Le bulletin de la Bank Audi ne donne pas plus de détails sur l’évolution par type de produits/services sur quatre ans. Mais il est évident que ce chiffre est une moyenne et toutes les classes de produits/services n’ont pas subi exactement le même sort.  
Ceci dit, essayons de voir un peu au-delà, pour faire passer la pilule qui vous est restée dans la gorge :
- D’abord, rappelons que le dollar, lui, a été multiplié par 60 depuis octobre 2019. Ce qui fait que ceux qui ont un revenu fixe en dollars ont gagné en pouvoir d’achat, puisque leur revenu en LL a été multiplié par 60, alors que les prix ne l’ont été que par 46.  En corollaire, on peut calculer le gain ou la perte du pouvoir d’achat de chacun en comparant la progression de son revenu réel en LL par rapport à ce chiffre référence de 46. C’est la théorie de la relativité appliquée à notre adversité.
- Puis ce chiffre de 46 n’est qu’une moyenne, et donc tout le monde n’a pas subi, ou n’avait pas à subir toute la cherté. ‘’N’a pas subi’’ car cela dépend des besoins de consommation de chaque ménage: avec ou sans enfants, état de santé, éloignement du domicile, etc. Quelqu’un qui habite à Ajaltoun (800 m) doit subir une surcharge de consommation d’énergie, alors que c’est l’un des produits qui a le plus enchéri, entre essence, carburant de chauffage, et électricité.
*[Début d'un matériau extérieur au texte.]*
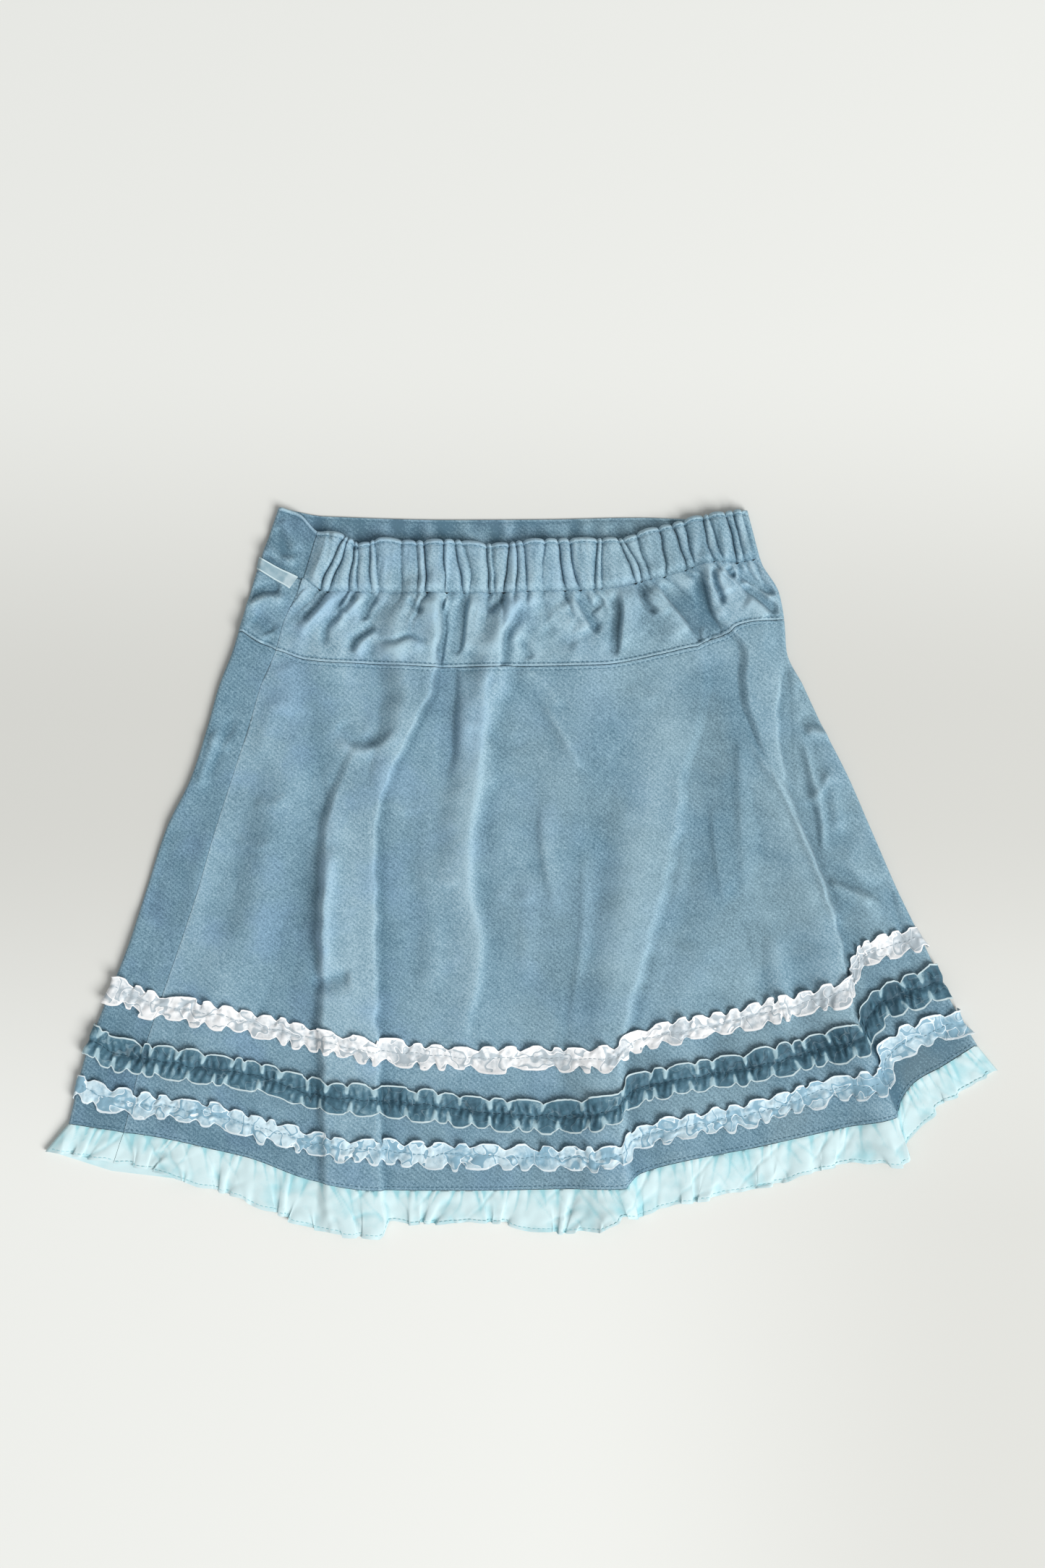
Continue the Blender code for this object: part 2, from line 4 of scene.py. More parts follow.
import bpy
import numpy as np
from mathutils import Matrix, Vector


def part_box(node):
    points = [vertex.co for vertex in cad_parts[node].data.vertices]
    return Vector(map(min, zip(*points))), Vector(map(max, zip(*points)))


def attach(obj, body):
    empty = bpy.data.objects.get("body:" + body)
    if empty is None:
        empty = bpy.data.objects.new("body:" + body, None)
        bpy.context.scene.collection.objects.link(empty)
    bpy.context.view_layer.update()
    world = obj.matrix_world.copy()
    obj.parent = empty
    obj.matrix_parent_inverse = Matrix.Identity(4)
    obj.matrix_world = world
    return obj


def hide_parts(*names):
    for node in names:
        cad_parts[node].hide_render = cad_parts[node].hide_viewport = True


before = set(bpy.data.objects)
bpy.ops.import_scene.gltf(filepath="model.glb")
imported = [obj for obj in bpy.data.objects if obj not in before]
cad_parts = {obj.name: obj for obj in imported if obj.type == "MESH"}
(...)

- Ensuite tout le monde ‘’n’avait pas à subir’’ toute la cherté, car chacun avait le choix de modifier ses habitudes de consommation. Mais expliquons d’abord comment fonctionnent ces études de marché. Le cabinet a un même panier de produits et de services dont il suit les prix mois après mois, tout en l’adaptant quand même pour prendre en considération de nouveaux types de produits/services. Sauf que les ménages, eux, n’achètent plus nécessairement les mêmes produits qu’avant.

- Supposons que la liste des dépenses d’un ménage lambda comportait un Nescafé Gold, un whisky Chivas, une assurance tous risques, une scolarité à Jamhour, et une spécialisation à l’AUB (en réalité le CRI prend plusieurs produits du même type, mais on tente de simplifier l’affaire).
Un ménage qui consommait ces produits en 2019 peut avoir basculé sur le café Tchibo, le whisky Glenbey, une assurance contre tiers, une éducation dans une petite école de quartier, et une licence à l’Université Phoenicia. Ces produits ont certes enchéri entretemps, mais le ménage a su limiter la casse, en pestant contre les mafias du pouvoir. Histoire de contrôler la tension artérielle.
- Maintenant, pour l’avenir, que va-t-il se passer? Les prix vont encore monter, lentement, pour rattraper le dollar s’il reste fixe. Sinon, l’écart va persister.  Et il va falloir un jour calculer aussi un indice des prix en dollars.
- Reste que les disparités sociales vont s’accroître jusqu’à devenir indécentes. Tout le monde ou presque a été touché par la crise, à commencer par la classe moyenne. Les fonctionnaires en faisaient majoritairement partie. Maintenant, ils sont parmi les plus lésés avec leurs maigres salaires multipliés par 7.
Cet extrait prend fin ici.